→ **Instructions to follow**
Using the listing below, copy exactly the lines from the one containing "Write part 2 of the OpenSCAD" to the one containing "colour_result = 2", both lines included, and no others.

•••••

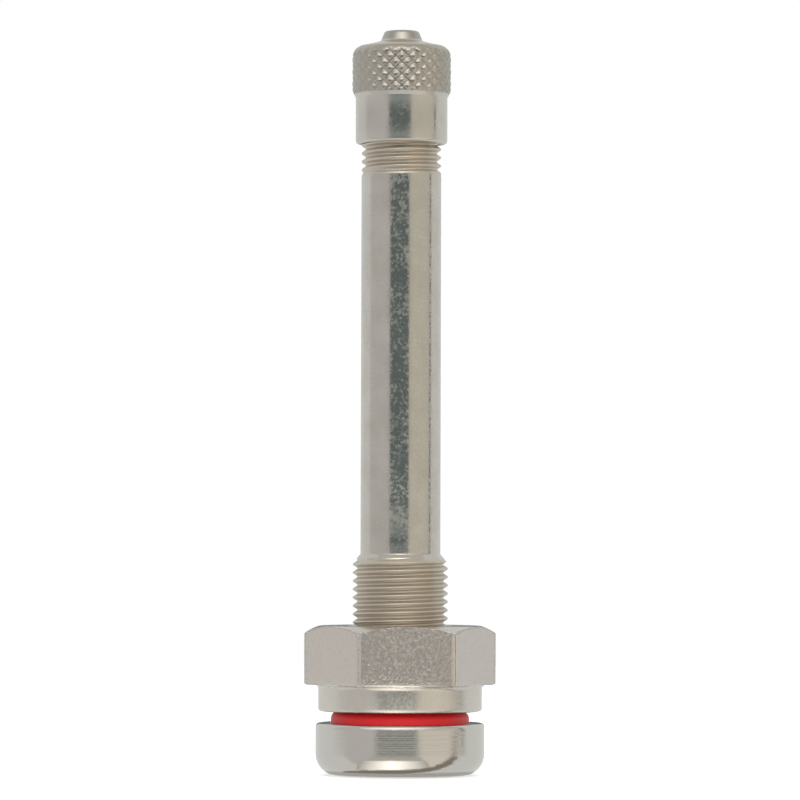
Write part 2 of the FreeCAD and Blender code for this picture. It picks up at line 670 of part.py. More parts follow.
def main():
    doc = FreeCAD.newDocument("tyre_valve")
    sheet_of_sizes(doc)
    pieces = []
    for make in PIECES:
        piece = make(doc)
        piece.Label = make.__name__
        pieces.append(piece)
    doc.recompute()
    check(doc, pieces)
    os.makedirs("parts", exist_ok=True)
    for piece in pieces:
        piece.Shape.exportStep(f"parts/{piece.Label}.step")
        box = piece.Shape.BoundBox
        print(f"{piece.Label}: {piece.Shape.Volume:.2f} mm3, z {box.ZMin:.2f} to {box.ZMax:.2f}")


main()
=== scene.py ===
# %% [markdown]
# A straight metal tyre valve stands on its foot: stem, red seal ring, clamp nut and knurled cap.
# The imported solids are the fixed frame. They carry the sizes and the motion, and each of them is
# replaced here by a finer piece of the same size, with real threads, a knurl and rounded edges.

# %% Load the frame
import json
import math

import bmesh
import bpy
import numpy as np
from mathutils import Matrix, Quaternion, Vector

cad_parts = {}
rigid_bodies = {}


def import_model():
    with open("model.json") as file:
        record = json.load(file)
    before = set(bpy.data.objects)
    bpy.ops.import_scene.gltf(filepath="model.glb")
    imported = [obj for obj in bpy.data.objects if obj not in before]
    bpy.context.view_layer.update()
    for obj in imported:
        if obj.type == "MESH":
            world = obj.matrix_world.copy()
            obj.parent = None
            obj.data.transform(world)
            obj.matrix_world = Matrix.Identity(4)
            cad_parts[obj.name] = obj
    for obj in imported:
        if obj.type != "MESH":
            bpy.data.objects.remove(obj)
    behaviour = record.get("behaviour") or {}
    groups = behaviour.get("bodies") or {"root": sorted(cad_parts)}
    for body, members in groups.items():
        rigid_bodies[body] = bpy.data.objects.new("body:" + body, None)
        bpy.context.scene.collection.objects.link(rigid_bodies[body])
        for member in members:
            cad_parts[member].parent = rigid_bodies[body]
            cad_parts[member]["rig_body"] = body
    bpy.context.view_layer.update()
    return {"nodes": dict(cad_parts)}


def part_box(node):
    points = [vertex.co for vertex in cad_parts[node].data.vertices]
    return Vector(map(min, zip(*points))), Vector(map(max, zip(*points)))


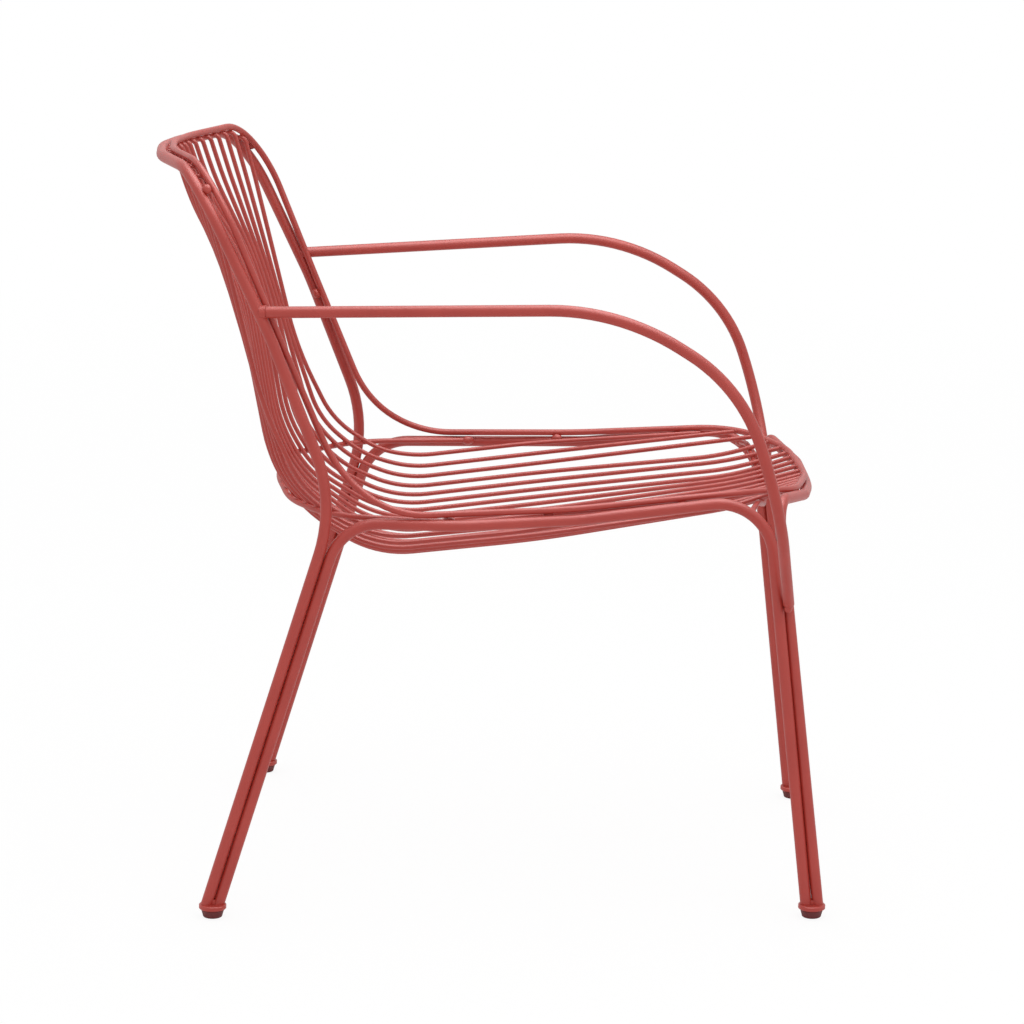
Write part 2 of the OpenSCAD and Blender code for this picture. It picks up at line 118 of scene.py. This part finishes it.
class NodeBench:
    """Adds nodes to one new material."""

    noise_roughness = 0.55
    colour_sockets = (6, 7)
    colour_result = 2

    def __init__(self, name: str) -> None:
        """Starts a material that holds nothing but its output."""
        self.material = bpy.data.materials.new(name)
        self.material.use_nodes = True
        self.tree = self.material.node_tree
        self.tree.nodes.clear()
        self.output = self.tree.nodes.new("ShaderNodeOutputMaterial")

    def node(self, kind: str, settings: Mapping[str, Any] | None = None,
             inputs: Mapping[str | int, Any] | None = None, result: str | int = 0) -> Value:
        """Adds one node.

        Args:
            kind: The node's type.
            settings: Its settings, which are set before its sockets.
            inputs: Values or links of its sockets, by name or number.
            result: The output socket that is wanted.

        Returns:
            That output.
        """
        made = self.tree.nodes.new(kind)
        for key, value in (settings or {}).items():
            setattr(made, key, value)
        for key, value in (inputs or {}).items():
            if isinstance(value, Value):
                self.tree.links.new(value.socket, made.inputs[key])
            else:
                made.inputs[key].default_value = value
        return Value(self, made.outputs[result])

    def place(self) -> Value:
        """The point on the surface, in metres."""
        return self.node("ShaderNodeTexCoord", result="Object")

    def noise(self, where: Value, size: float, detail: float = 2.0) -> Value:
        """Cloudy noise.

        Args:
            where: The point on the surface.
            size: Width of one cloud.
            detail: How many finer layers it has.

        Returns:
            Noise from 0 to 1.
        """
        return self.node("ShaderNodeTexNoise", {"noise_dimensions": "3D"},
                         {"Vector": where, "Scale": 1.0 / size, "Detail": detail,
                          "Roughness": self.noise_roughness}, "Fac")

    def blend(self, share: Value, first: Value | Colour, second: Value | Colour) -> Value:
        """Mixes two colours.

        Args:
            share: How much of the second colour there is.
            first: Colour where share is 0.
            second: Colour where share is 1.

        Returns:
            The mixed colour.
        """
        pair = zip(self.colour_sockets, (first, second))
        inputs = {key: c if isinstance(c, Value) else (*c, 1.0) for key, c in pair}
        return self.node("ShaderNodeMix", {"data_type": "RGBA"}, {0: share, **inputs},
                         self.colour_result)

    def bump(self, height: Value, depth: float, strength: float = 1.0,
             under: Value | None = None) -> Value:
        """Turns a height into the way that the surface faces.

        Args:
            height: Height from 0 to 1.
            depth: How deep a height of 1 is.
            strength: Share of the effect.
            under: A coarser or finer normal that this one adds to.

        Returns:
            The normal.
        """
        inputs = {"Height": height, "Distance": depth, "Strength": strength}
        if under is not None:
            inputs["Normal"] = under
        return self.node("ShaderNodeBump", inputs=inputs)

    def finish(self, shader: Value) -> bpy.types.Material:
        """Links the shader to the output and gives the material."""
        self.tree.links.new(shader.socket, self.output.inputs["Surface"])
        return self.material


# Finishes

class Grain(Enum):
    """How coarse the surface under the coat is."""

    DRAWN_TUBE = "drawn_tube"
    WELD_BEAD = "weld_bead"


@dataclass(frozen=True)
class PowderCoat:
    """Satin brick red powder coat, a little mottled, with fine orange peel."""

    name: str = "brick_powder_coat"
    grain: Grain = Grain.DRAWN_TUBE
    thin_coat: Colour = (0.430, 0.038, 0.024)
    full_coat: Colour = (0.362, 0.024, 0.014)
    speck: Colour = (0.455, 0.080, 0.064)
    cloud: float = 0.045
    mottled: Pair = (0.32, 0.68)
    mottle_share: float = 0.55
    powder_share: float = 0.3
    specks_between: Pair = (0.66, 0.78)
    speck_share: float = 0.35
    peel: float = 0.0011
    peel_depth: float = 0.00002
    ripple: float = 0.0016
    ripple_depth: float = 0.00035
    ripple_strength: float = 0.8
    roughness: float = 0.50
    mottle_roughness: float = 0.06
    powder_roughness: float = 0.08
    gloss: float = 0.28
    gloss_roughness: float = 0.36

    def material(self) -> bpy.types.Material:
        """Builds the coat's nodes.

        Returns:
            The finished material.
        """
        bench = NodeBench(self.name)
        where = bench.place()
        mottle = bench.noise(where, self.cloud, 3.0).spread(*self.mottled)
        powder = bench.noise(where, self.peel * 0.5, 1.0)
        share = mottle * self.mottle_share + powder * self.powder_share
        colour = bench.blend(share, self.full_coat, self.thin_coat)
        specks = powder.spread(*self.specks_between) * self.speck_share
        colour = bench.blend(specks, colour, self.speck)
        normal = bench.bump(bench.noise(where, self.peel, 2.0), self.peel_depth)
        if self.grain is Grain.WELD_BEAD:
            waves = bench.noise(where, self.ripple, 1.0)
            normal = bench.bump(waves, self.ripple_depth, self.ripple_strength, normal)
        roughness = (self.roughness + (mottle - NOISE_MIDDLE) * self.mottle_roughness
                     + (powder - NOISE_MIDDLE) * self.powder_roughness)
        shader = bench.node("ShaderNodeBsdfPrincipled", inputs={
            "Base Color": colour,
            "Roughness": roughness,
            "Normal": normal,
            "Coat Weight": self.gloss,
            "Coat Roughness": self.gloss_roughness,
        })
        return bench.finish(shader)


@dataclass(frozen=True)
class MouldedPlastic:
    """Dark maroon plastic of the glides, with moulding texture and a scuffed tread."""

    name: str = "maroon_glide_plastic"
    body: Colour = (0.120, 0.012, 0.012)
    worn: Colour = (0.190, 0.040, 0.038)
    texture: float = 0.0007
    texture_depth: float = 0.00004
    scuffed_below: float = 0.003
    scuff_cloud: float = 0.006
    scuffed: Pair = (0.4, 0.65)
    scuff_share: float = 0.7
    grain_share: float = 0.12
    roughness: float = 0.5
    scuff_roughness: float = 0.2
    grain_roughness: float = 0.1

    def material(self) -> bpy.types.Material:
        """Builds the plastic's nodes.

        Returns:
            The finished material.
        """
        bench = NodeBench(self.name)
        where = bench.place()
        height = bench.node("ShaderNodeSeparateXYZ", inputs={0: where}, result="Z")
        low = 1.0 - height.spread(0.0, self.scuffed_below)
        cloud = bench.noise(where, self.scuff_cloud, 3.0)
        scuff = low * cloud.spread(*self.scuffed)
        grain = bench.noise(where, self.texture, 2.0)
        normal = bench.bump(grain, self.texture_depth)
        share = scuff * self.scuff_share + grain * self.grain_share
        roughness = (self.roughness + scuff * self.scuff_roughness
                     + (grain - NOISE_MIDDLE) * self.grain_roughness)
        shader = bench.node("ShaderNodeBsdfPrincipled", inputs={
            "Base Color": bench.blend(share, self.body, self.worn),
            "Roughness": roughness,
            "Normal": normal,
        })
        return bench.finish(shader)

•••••

→ **Written solution**
Write part 2 of the OpenSCAD and Blender code for this picture. It picks up at line 118 of scene.py. This part finishes it.
class NodeBench:
    """Adds nodes to one new material."""

    noise_roughness = 0.55
    colour_sockets = (6, 7)
    colour_result = 2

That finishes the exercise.